═══ RECORDS FOR THE EXERCISE

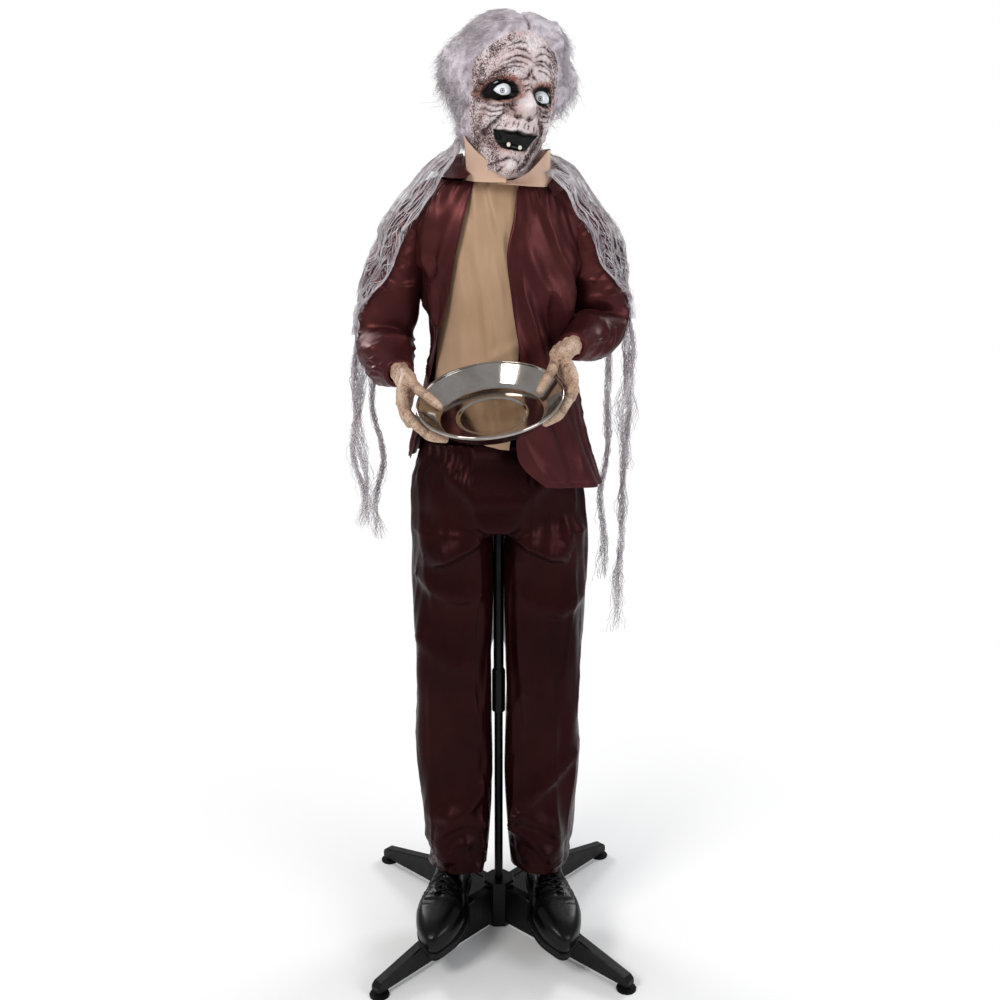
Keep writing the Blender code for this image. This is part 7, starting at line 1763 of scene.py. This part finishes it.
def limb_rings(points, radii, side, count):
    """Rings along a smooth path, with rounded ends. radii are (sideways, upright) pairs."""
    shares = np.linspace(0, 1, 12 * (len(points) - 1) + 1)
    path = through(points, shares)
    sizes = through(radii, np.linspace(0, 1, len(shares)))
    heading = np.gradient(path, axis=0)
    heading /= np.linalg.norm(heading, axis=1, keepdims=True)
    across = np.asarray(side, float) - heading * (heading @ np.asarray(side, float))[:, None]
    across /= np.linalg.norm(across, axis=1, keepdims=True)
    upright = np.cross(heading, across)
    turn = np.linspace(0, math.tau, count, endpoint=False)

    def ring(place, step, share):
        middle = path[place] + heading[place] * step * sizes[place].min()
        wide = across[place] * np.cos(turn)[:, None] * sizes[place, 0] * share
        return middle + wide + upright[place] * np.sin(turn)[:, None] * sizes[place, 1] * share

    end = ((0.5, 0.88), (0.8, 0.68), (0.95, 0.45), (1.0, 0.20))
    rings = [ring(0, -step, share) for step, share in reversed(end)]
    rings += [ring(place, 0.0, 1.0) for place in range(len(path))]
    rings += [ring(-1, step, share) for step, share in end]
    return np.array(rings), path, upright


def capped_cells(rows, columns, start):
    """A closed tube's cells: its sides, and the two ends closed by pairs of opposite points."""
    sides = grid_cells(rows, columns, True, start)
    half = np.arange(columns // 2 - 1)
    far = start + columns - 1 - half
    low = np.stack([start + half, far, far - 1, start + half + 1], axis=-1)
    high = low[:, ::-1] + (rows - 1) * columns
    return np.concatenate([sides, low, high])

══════
═══ RECORDS FOR THE EXERCISE

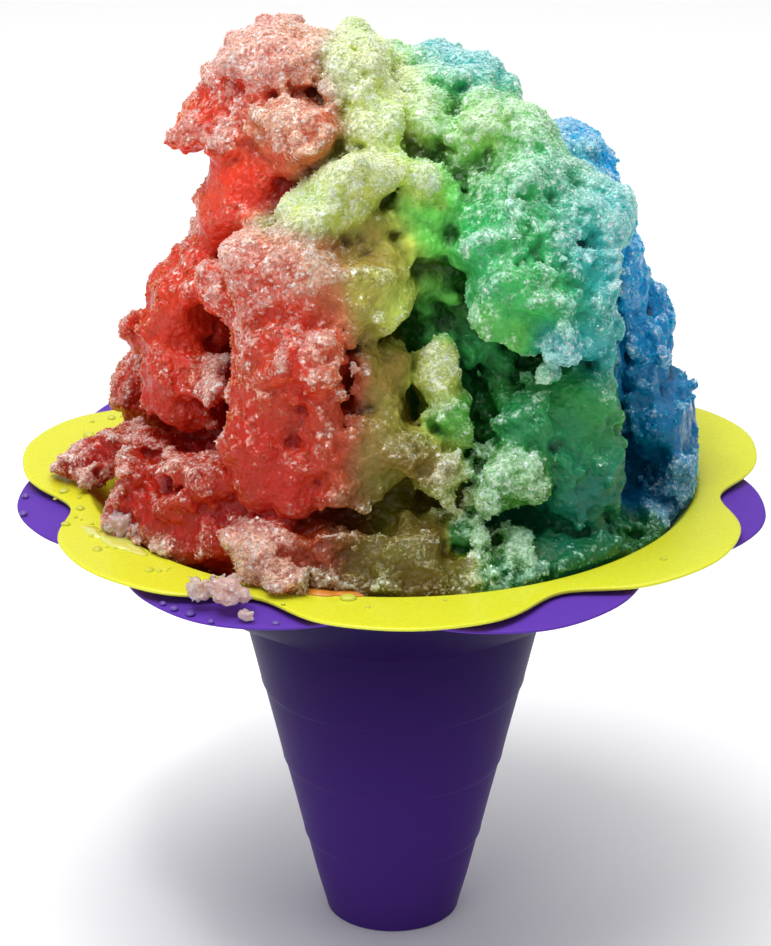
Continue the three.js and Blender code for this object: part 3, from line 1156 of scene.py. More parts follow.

══════
═══ RECORDS FOR THE EXERCISE

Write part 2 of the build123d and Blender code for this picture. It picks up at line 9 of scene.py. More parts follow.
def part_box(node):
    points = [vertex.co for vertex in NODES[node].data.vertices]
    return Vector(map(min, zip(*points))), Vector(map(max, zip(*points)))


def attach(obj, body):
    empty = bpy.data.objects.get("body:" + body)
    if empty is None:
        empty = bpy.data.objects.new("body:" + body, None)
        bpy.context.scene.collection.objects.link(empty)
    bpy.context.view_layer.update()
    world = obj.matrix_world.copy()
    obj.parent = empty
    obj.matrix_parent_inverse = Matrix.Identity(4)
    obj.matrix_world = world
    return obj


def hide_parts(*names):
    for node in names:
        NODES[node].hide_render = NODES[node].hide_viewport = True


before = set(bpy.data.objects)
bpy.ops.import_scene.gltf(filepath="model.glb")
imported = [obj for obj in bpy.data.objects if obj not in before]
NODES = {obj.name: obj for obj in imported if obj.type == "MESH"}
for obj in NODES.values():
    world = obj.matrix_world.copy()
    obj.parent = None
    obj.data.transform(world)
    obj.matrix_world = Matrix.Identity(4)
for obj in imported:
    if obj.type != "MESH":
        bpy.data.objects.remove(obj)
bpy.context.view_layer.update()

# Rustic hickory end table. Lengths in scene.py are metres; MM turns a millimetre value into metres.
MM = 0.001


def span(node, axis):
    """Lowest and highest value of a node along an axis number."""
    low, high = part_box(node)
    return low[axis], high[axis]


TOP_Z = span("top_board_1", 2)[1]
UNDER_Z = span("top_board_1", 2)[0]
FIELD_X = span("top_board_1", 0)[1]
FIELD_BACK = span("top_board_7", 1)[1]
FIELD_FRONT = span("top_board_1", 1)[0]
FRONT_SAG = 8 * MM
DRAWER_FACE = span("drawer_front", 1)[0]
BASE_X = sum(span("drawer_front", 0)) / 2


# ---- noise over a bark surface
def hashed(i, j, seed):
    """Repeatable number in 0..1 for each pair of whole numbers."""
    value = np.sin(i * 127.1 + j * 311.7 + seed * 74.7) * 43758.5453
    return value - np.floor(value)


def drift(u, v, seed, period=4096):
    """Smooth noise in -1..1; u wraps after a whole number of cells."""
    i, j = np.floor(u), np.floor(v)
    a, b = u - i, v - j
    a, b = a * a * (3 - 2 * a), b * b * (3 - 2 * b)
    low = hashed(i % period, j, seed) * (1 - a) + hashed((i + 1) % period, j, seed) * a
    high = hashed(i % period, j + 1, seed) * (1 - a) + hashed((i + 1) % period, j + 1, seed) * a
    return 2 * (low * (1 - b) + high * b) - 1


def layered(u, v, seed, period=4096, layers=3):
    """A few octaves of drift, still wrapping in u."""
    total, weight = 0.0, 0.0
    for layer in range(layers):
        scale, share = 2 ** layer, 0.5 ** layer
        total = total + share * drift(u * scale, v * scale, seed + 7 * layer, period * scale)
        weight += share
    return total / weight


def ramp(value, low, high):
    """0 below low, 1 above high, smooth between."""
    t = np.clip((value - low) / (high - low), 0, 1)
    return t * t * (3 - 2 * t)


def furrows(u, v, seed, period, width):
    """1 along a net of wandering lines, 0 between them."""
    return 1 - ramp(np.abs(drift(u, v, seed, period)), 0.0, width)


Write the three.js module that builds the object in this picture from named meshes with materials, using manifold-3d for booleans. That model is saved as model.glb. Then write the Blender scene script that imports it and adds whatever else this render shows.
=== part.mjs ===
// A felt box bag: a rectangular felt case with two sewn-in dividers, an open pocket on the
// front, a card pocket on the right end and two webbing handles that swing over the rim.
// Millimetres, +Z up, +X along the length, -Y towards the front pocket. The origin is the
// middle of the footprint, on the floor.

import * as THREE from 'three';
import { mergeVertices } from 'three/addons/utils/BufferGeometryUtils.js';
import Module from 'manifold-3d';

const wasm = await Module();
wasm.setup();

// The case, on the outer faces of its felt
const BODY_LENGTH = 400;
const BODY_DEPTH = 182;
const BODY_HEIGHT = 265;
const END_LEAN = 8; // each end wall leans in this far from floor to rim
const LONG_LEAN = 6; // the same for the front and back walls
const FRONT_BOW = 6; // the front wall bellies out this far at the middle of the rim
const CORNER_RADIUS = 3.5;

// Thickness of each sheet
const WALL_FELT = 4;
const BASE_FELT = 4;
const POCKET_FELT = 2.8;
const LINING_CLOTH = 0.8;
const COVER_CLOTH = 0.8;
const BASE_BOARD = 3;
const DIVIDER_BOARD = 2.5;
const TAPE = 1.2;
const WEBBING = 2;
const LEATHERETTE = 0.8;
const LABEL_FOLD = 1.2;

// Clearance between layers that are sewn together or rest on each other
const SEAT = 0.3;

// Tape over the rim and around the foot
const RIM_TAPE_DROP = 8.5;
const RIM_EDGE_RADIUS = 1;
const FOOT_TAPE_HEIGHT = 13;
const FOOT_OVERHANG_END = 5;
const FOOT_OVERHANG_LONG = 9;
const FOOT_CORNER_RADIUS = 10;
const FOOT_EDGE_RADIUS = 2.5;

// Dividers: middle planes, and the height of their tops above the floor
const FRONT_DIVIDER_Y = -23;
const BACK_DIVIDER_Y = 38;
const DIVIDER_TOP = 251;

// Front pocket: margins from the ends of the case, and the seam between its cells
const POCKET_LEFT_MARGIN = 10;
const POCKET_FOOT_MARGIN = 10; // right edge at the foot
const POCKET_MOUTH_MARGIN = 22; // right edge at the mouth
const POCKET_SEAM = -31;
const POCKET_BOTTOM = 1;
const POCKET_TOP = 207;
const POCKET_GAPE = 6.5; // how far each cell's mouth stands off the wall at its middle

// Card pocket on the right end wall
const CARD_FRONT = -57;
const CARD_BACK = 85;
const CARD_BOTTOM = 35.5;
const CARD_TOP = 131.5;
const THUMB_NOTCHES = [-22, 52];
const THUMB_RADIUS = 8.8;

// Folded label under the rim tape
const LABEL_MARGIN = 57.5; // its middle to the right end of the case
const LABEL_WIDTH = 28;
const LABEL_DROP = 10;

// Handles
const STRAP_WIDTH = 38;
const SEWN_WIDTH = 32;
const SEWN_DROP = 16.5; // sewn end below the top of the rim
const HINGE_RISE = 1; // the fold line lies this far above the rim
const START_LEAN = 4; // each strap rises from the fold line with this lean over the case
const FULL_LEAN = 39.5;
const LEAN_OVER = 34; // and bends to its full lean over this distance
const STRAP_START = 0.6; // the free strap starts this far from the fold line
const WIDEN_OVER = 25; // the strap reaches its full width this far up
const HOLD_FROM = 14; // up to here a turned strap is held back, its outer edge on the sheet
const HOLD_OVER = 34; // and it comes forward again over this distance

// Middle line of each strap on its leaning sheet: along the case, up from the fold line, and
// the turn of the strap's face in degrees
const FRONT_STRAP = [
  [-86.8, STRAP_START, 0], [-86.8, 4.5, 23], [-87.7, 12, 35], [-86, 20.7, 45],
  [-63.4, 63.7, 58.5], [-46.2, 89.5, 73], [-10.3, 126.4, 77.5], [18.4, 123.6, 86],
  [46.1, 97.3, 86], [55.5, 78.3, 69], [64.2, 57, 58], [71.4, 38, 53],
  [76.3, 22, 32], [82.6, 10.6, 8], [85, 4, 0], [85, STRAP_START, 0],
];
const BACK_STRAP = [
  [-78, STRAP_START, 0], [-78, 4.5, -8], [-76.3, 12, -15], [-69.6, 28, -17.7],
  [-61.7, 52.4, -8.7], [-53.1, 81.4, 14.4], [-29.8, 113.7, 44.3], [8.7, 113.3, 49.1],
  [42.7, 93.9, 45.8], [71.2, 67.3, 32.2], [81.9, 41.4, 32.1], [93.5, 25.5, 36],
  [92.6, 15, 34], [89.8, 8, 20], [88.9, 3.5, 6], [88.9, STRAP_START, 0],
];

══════

▶ [TASK TO CARRY OUT]:
From the records above, quote only the lines running from the line with "obj.matrix_world = world" to the line with "return 2 * (low * (1 - b) + high * b) - 1", both lines included.

▶ [ANSWER TO THIS PROBLEM]:
    obj.matrix_world = world
    return obj


def hide_parts(*names):
    for node in names:
        NODES[node].hide_render = NODES[node].hide_viewport = True


before = set(bpy.data.objects)
bpy.ops.import_scene.gltf(filepath="model.glb")
imported = [obj for obj in bpy.data.objects if obj not in before]
NODES = {obj.name: obj for obj in imported if obj.type == "MESH"}
for obj in NODES.values():
    world = obj.matrix_world.copy()
    obj.parent = None
    obj.data.transform(world)
    obj.matrix_world = Matrix.Identity(4)
for obj in imported:
    if obj.type != "MESH":
        bpy.data.objects.remove(obj)
bpy.context.view_layer.update()

# Rustic hickory end table. Lengths in scene.py are metres; MM turns a millimetre value into metres.
MM = 0.001


def span(node, axis):
    """Lowest and highest value of a node along an axis number."""
    low, high = part_box(node)
    return low[axis], high[axis]


TOP_Z = span("top_board_1", 2)[1]
UNDER_Z = span("top_board_1", 2)[0]
FIELD_X = span("top_board_1", 0)[1]
FIELD_BACK = span("top_board_7", 1)[1]
FIELD_FRONT = span("top_board_1", 1)[0]
FRONT_SAG = 8 * MM
DRAWER_FACE = span("drawer_front", 1)[0]
BASE_X = sum(span("drawer_front", 0)) / 2


# ---- noise over a bark surface
def hashed(i, j, seed):
    """Repeatable number in 0..1 for each pair of whole numbers."""
    value = np.sin(i * 127.1 + j * 311.7 + seed * 74.7) * 43758.5453
    return value - np.floor(value)


def drift(u, v, seed, period=4096):
    """Smooth noise in -1..1; u wraps after a whole number of cells."""
    i, j = np.floor(u), np.floor(v)
    a, b = u - i, v - j
    a, b = a * a * (3 - 2 * a), b * b * (3 - 2 * b)
    low = hashed(i % period, j, seed) * (1 - a) + hashed((i + 1) % period, j, seed) * a
    high = hashed(i % period, j + 1, seed) * (1 - a) + hashed((i + 1) % period, j + 1, seed) * a
    return 2 * (low * (1 - b) + high * b) - 1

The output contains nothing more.